Achieving meaningful engagement with your members will look different from one organisation to another. The fundamentals of understanding how it can be achieved and the theories and processes behind building a practical engagement strategy however, are the same. Asking yourself these essential questions will help to build a robust and successful member engagement strategy and plan.

1. Is your Member Value Proposition (MVP) actually valuable and do your members know about it?

A key assumption is that if there is Perceived Member Value there will be a strong likelihood of engagement/participation and increased chance of acquiring new members. If Actual Member Value can be demonstrated you will likely see strong engagement/participation and an increase in existing member renewal and potentially transitioning those members to advocate status.

Is your MVP strong? How do you communicate it?

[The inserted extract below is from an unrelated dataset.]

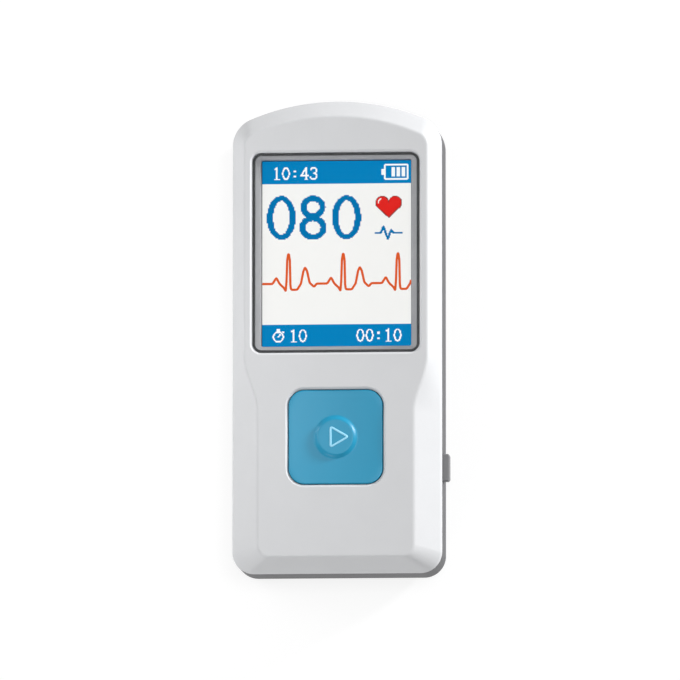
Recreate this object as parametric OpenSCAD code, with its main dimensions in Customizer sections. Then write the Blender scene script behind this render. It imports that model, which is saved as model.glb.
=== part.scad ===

You might know and understand how good the benefits are of being a member, but if your members don’t know, don’t understand, or are not reminded regularly, they won’t know how good they’ve got it! For it to drive success for the organisation by increasing actual and perceived value for members, your MVP needs clear messaging through every communication channel. That starts with communication to staff, who you will need to understand, own and deliver the MVP for it to have real impact.

Have you considered an MBS – Member Benefit Statement. To remind your members what they received as part of their membership. A simple sentence that says ‘you attended these events, obtained this many CPD points and saved this much money?’ is a really succinct way of articulating what the benefits they receive actually mean to them.

2. Do you know your members?

Do you know how well you know your members? How do you gauge that?

Do you know the challenges they’re facing?

Are you giving them what they need? Do you understand what the next generation of members want, what their perspective is? Millennials for example will make up 75% of work population by 2025 and they have a very different attitude to membership. Millennials are very much about wanting to understand what’s in it for them, what value they get, and if they don’t understand it – they will go elsewhere. A culture based on ‘consumerism’ whereby to them membership is a transactional relationship – work needs to be done to take them beyond this and realising that they are the membership, they are the gold standard and they have to own it! They are not simply purchasing a service and if their perception is the service falls short, there will be other services they can switch to.

So, how do you engage them? If it’s possible ‘type’ your members. If you can segment into categories such as area of interest, specialism, point in their developmental journey etc then your engagement strategy can be bolstered to use this information to help you to communicate in a more relevant way with them. If you can segment your data, working your engagement and content strategies in line with this is going to yield greater success.